■ WHAT NEEDS TO BE DONE ■
Set down exactly the lines from the one with "# Corner steadies, folded" to the one with "obj.matrix_parent_inverse = Matrix.Identity(4)", both included, and no line outside that range.

.....

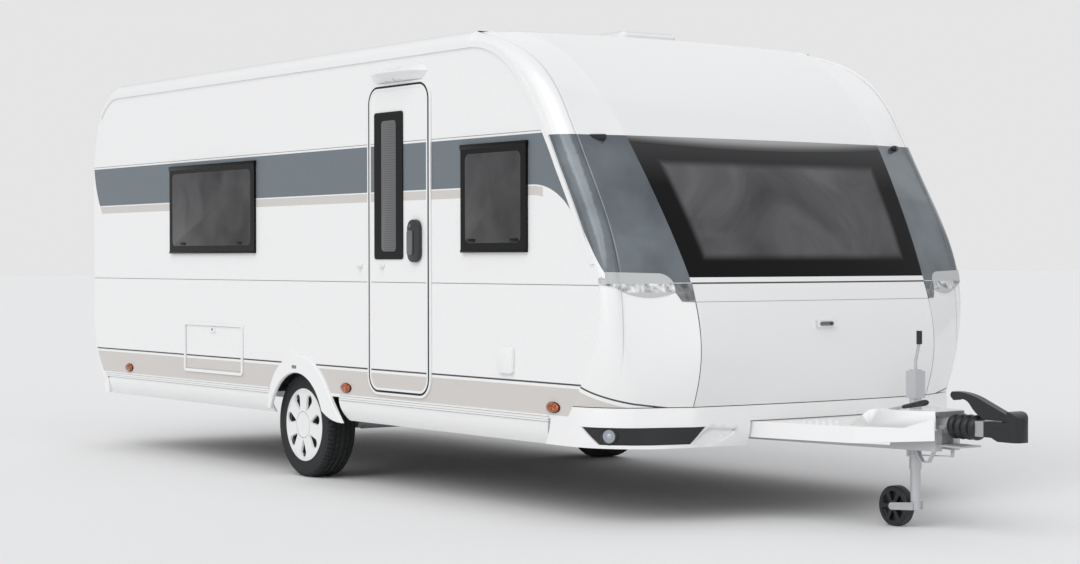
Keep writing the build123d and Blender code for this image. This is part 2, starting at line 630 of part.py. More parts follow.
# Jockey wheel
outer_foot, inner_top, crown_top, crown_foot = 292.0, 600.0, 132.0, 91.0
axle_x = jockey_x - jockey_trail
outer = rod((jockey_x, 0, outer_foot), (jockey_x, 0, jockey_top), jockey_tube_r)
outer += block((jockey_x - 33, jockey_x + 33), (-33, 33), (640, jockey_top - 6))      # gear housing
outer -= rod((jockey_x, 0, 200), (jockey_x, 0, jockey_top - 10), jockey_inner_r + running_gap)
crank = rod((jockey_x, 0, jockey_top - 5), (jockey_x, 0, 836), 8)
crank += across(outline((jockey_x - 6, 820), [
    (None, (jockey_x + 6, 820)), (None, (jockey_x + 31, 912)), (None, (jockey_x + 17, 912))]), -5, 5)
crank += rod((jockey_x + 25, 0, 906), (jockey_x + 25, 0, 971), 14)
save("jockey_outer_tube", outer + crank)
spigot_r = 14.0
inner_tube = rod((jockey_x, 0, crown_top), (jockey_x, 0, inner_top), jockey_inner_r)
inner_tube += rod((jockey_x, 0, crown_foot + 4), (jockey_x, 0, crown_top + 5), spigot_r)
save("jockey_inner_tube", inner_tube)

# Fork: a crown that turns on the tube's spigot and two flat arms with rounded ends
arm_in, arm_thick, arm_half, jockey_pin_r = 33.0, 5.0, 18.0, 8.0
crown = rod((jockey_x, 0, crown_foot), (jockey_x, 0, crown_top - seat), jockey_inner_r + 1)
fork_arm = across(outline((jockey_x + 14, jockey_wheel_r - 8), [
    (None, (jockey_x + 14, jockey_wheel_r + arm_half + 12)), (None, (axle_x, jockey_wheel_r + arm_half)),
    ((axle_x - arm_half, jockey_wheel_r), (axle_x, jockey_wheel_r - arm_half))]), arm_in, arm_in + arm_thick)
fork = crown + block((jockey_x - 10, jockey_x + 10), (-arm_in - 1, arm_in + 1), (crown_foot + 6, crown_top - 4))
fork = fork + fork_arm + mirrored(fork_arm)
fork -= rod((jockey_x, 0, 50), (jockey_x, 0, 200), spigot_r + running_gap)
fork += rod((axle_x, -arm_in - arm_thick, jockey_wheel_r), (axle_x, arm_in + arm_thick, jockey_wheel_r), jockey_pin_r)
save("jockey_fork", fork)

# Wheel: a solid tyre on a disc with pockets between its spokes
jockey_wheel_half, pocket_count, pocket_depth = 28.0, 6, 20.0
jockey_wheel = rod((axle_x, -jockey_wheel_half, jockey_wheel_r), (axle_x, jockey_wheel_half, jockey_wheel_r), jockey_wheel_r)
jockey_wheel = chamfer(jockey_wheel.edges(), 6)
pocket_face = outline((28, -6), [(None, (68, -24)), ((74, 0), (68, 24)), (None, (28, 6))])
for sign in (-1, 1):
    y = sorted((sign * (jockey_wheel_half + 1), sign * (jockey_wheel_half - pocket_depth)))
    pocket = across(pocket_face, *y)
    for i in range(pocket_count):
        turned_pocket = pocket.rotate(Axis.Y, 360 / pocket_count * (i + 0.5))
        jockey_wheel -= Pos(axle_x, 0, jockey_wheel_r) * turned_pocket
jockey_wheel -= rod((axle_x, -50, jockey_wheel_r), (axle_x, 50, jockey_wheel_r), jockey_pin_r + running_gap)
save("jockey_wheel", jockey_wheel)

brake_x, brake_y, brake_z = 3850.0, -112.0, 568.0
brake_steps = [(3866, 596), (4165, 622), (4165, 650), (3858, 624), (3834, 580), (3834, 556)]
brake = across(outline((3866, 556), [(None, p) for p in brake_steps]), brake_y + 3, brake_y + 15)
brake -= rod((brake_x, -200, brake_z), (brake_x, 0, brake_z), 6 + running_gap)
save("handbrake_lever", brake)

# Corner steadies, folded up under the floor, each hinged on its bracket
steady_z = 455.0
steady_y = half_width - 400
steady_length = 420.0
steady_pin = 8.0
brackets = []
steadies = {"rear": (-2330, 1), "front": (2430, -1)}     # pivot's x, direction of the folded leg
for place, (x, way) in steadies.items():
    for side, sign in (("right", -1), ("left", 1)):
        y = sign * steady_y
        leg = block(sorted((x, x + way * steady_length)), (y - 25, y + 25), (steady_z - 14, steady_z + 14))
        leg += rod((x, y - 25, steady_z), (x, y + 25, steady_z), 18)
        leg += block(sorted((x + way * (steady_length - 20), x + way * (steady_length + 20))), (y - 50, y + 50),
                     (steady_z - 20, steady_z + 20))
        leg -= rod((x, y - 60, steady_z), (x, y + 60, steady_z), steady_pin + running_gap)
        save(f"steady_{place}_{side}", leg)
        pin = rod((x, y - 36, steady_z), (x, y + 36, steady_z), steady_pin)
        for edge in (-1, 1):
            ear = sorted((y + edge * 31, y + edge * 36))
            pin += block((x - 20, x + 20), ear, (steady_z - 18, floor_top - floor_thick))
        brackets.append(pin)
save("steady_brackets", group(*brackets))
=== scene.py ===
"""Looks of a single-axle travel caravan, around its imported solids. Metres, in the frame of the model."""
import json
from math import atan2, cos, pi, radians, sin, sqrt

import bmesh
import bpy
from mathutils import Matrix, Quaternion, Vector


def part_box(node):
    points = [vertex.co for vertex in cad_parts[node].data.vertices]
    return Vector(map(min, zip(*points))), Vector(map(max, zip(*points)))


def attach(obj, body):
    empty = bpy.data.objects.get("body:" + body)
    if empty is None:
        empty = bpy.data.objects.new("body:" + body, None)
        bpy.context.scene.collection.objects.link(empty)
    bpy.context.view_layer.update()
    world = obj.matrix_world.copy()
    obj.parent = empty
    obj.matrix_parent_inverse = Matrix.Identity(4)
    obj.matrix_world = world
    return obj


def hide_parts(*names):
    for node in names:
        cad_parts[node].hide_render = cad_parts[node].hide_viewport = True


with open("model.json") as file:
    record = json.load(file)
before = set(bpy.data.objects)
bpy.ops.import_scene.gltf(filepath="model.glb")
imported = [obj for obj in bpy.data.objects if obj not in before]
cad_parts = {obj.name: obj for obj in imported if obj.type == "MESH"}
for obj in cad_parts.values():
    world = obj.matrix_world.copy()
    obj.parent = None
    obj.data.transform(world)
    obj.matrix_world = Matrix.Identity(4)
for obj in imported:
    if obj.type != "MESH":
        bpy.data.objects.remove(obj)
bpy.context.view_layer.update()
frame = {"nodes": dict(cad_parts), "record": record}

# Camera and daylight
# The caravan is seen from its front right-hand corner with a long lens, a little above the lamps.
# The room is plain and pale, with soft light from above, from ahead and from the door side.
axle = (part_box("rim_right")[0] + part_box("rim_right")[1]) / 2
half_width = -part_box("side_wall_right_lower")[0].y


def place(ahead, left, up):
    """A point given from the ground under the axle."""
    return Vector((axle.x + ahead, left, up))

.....

■ ANSWER TO THIS TASK ■
# Corner steadies, folded up under the floor, each hinged on its bracket
steady_z = 455.0
steady_y = half_width - 400
steady_length = 420.0
steady_pin = 8.0
brackets = []
steadies = {"rear": (-2330, 1), "front": (2430, -1)}     # pivot's x, direction of the folded leg
for place, (x, way) in steadies.items():
    for side, sign in (("right", -1), ("left", 1)):
        y = sign * steady_y
        leg = block(sorted((x, x + way * steady_length)), (y - 25, y + 25), (steady_z - 14, steady_z + 14))
        leg += rod((x, y - 25, steady_z), (x, y + 25, steady_z), 18)
        leg += block(sorted((x + way * (steady_length - 20), x + way * (steady_length + 20))), (y - 50, y + 50),
                     (steady_z - 20, steady_z + 20))
        leg -= rod((x, y - 60, steady_z), (x, y + 60, steady_z), steady_pin + running_gap)
        save(f"steady_{place}_{side}", leg)
        pin = rod((x, y - 36, steady_z), (x, y + 36, steady_z), steady_pin)
        for edge in (-1, 1):
            ear = sorted((y + edge * 31, y + edge * 36))
            pin += block((x - 20, x + 20), ear, (steady_z - 18, floor_top - floor_thick))
        brackets.append(pin)
save("steady_brackets", group(*brackets))
=== scene.py ===
"""Looks of a single-axle travel caravan, around its imported solids. Metres, in the frame of the model."""
import json
from math import atan2, cos, pi, radians, sin, sqrt

import bmesh
import bpy
from mathutils import Matrix, Quaternion, Vector


def part_box(node):
    points = [vertex.co for vertex in cad_parts[node].data.vertices]
    return Vector(map(min, zip(*points))), Vector(map(max, zip(*points)))


def attach(obj, body):
    empty = bpy.data.objects.get("body:" + body)
    if empty is None:
        empty = bpy.data.objects.new("body:" + body, None)
        bpy.context.scene.collection.objects.link(empty)
    bpy.context.view_layer.update()
    world = obj.matrix_world.copy()
    obj.parent = empty
    obj.matrix_parent_inverse = Matrix.Identity(4)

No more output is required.